Public Function RunGS(ByVal ParamArray Args() As String) As Boolean

    Dim InstanceHndl As IntPtr
    Dim NumArgs As Integer
    Dim StdErrCallback As StdIOCallBack
    Dim StdInCallback As StdIOCallBack
    Dim StdOutCallback As StdIOCallBack

    NumArgs = Args.Count

    StdInCallback = AddressOf InOutErrCallBack
    StdOutCallback = AddressOf InOutErrCallBack
    StdErrCallback = AddressOf InOutErrCallBack

    '--- Shift arguments to begin at index 1 (Ghostscript requirement)

    ReDim Preserve Args(NumArgs)
    System.Array.Copy(Args, 0, Args, 1, NumArgs)

    '--- Start a new Ghostscript instance

    If gsapi_new_instance(InstanceHndl, 0) <> 0 Then
        Return False
        Exit Function
    End If

    '--- Set up dummy callbacks

    gsapi_set_stdio(InstanceHndl, StdInCallback, StdOutCallback, StdErrCallback)

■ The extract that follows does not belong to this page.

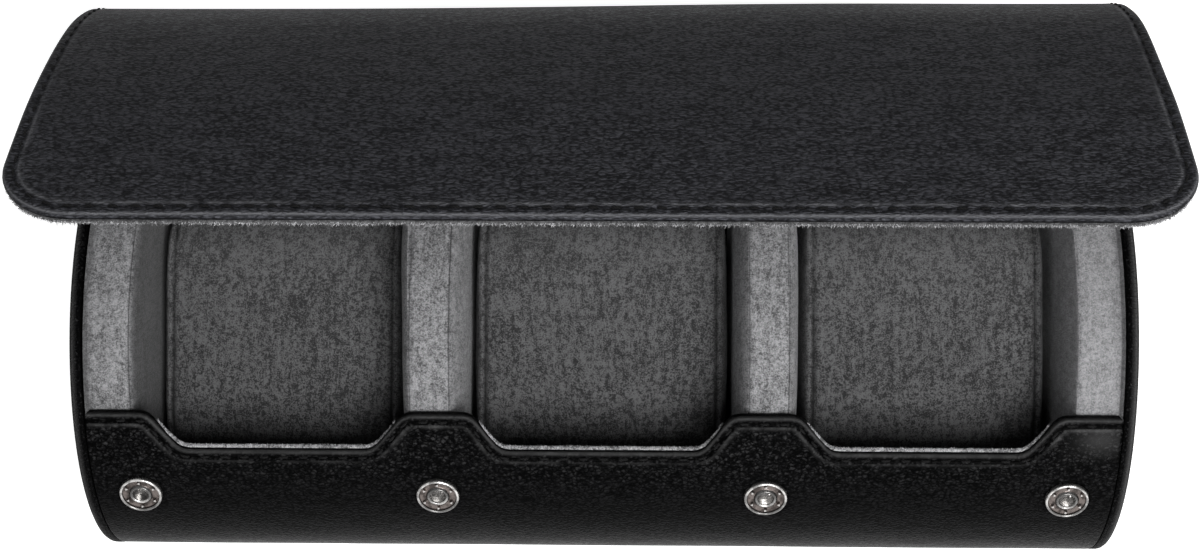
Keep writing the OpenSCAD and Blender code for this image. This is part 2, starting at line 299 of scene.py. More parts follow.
def leather_paint(
    paint, colour, stretch, gloss, space="UV", glint=0.5, coarse=1.0, rough=0.5, relief=1.0,
    glints=(0.50, 0.70), glint_heights=None,
):
    """Fine pebbled leather; stretch draws the pebbles out along the piece. Its colour carries
    painted glints on the pebbles, a painted highlight and painted shade.
    """
    settings = bpy.context.scene.roll_leather
    place = paint.place(space)
    drift = paint.node(
        "ShaderNodeTexNoise", {}, {"Vector": place, "Scale": 520.0, "Detail": 2.0}, 1
    )
    drift = paint.node("ShaderNodeVectorMath", {"operation": "SCALE"}, {0: drift, "Scale": 0.0009})
    bent = paint.node("ShaderNodeVectorMath", {"operation": "ADD"}, {0: place, 1: drift})
    bent = paint.stretched(bent, (1.0 / stretch, 1.0, 1.0))
    size = 1.0 / (settings.grain * coarse)
    pebbles = paint.cells(bent, size, "DISTANCE_TO_EDGE").over(0.0, 0.34)
    worms = paint.noise(bent, size * 1.25, 2.0, 0.55)
    fine = paint.noise(bent, size * 3.1, 2.0, 0.6)
    wrinkle = paint.noise(paint.stretched(place, (0.4, 1.0, 1.0)), 210.0, 3.0)
    grain = pebbles * 0.75 + (worms - 0.5) * 2.6 + (fine - 0.5) * 1.0 + (wrinkle - 0.5) * 0.9
    grain = (grain + 0.1).clamp()
    patches = paint.noise(place, 30.0, 3.0, 0.6).over(0.25, 0.75)
    # painted glints: the lamps' highlights painted on the pebbles' tops, only high on the wall when
    # glint_heights is given
    painted_glints = (worms * 0.75 + fine * 0.25).over(*glints) * pebbles * glint
    if glint_heights:
        height = paint.node("ShaderNodeSeparateXYZ", {}, {0: paint.place()}, "Z")
        painted_glints = painted_glints * height.over(*glint_heights)
    shade = paint.mixed(grain, toned(colour, 0.3), toned(colour, 2.6))
    # random patches of tone, then the painted glints, then a painted highlight and painted shade
    # from the marks
    for factor, tone in (
        (patches * 0.2, toned(colour, 1.25)), (painted_glints, toned(colour, 3.0, 0.03)),
        (paint.painted_shading_share(1.0) * 0.8, toned(colour, 3.0, 0.055)),
        (paint.painted_shading_share(-1.0) * 0.9, toned(colour, 0.08)),
    ):
        shade = paint.mixed(factor, shade, tone)
    paint.set(
        Base_Color=shade, Roughness=rough - grain * 0.10 + patches * 0.05, Specular_IOR_Level=gloss
    )
    paint.bump(grain, settings.grain_depth * relief)


def suede_paint(paint, colour, contrast):
    """Brushed suede with a mottled nap, seen along the opening's axis."""
    turned = paint.node(
        "ShaderNodeVectorRotate", {"rotation_type": "X_AXIS"},
        {"Vector": paint.place(), "Angle": math.radians(-OPENING_ANGLE)},
    )
    place = paint.stretched(turned, (1.0, 1.0, 0.35))
    fibre = paint.noise(place, 2600.0, 3.0, 0.8)
    tufts = paint.noise(place, 1300.0, 3.0, 0.75)
    brushed = paint.noise(paint.stretched(place, (1.0, 0.22, 1.0)), 700.0, 3.0, 0.7)
    patches = paint.noise(place, 60.0, 4.0, 0.65)
    blots = paint.noise(place, 640.0, 2.0, 0.6)
    mottle = (fibre - 0.5) * 2.4 + (tufts - 0.5) * 1.9 + (blots - 0.5) * 1.5
    mottle = mottle + (brushed - 0.5) * 1.5 + (patches - 0.5) * 0.8
    light = toned(colour, 1.75)
    shade = paint.mixed((mottle * contrast + 0.5).clamp(), toned(colour, 0.36), light)
    # painted highlight and painted shade from the marks
    shade = paint.mixed(paint.painted_shading_share(1.0) * 0.4, shade, light)
    shade = paint.mixed(paint.painted_shading_share(-1.0) * 0.85, shade, toned(colour, 0.12))
    paint.set(
        Base_Color=shade, Roughness=0.92, Specular_IOR_Level=0.12, Sheen_Weight=0.06,
        Sheen_Roughness=0.45,
    )
    paint.bump(fibre * 0.6 + tufts * 0.9 + brushed * 0.35, 0.0004, 0.9)


def nickel_paint(paint, level=(1.0, 1.0, 1.0)):
    """Polished plate with smears and fine scratches; level darkens it into a shaded copy, painted
    shade and painted dark reflection. The marks add painted shade and painted highlights.
    """
    settings = bpy.context.scene.roll_metal
    place = paint.place()
    smears = paint.noise(place, 480.0, 3.0, 0.6)
    scratches = paint.noise(paint.stretched(place, (1.0, 0.2, 3.0)), 1400.0, 2.0)
    dull = smears.over(0.42, 0.62)
    tone = tuple(c * share for c, share in zip(settings.colour, level))
    shade = paint.mixed(dull * 0.85, tone, toned(tone, 0.25))
    # painted shade and painted highlight from the marks
    shade = paint.mixed(paint.painted_shading_share(-1.0), shade, toned(tone, 0.12))
    shade = paint.mixed(paint.painted_shading_share(1.0), shade, toned(settings.colour, 1.7))
    rough = settings.roughness + dull * 0.16 + scratches * 0.08
    paint.set(Base_Color=shade, Roughness=rough, Metallic=1.0)
    paint.bump(smears * 0.6 + scratches * 0.4, 0.00003, 0.6)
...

    '--- Run Ghostscript using specified arguments

    gsapi_init_with_args(InstanceHndl, NumArgs + 1, Args)

    '--- Exit Ghostscript

    gsapi_exit(InstanceHndl)

    '--- Delete instance

    gsapi_delete_instance(InstanceHndl)

    Return True

End Function

'--- Delegate function for callbacks

Private Delegate Function StdIOCallBack(ByVal handle As IntPtr, _
  ByVal Strz As IntPtr, ByVal Bytes As Integer) As Integer

'--- Dummy callback for standard input, standard output, and errors

Private Function InOutErrCallBack(ByVal handle As IntPtr, _
  ByVal Strz As IntPtr, ByVal Bytes As Integer) As Integer

    Dim objString As String
    objString = Marshal.PtrToStringAnsi(Strz, Bytes)       
    Return 0

End Function

Any ideas about how to avoid this? I wouldn't mind to take an express process or something else. As I said this only happens with some specific files (we get them from our customers), but probably 98% of them are size reduced correctly.


Solution

  • OK so you say 'it doesn't prompt any error', however when I run your file here Ghostscript starts by saying:

    **** Warning: Discovered more entries in xref than declared in trailer /Size
       **** Warning:  File has an invalid xref entry:  2.  Rebuilding xref table.
    

    And then on every page says:

       **** Error: stream operator isn't terminated by valid EOL.
                   Output may be incorrect.
       **** Error: stream operator isn't terminated by valid EOL.
                   Output may be incorrect.
    

    and ends up with:

       **** This file had errors that were repaired or ignored.
       **** The file was produced by:
       **** >>>>  <<<<
       **** Please notify the author of the software that produced this
       **** file that it does not conform to Adobe's published PDF
       **** specification.
    
       **** The rendered output from this file may be incorrect.
    

    Which I would have said was a fairly large number of errors. Note that when you save the file from Acrobat it will, naturally, fix these syntax problems, so of course Ghostscript will then not complain, as the saved file is valid.

    That said, using a command line based on yours:

    "c:\program files\gs\gs9.27\bin\gswin64c" -sDEVICE=pdfwrite -sOutputFile=out.pdf -dBATCH -dNOPAUSE -dNOGC -dPDFSETTINGS=/ebook 20194114_EXPORT_DOCS_Original.pdf
    

    produces fewer warnings, because you've specified -dQUIET. If you're trying to investigate a problem, then suppressing warnings is probably not ideal. Are you seeing any of the back channel output from Ghostscript ? If so you should post it here as well. If not, then you need to implement code to capture it, it's important information.

    NB don't use -dNOGC, that's a debugging only switch. I know, people keep posting it as part of their command line, usually because they 'researched it' (found it on Google). Don't use it.

    Anyway, with that command line I get a PDF file which looks reasonable and is 20% the size of the original.

    Using your command line (or something as close to it as I can) doesn't reproduce the problem for me (either on 32-bit or 64-bit, using current code or the 9.27 release) so I can only speculate as to problems. If you had set -dPDFSTOPONERROR that would exit immediately on reading the file (with a lengthy error message), and would produce an empty PDF file. I can't think of any other way you could get that, especially 'with no error'.

    FWIW by default Ghostscript attempts to repair invalid PDF files, or at least ignore errors as far as possible. The PDFSTOPONERROR switch is intended for use in commercial environments where it's important that files which might not render correctly are flagged and checked/rejected/repaired rather than being wastefully printed.

    On which note; I notice that you appear to be using Ghostscript commercially, and are linking to the DLL. I feel I should point you to the licence under which Ghostscript is supplied (AGPL v3), you should probably check that your usage is valid under the terms of that license.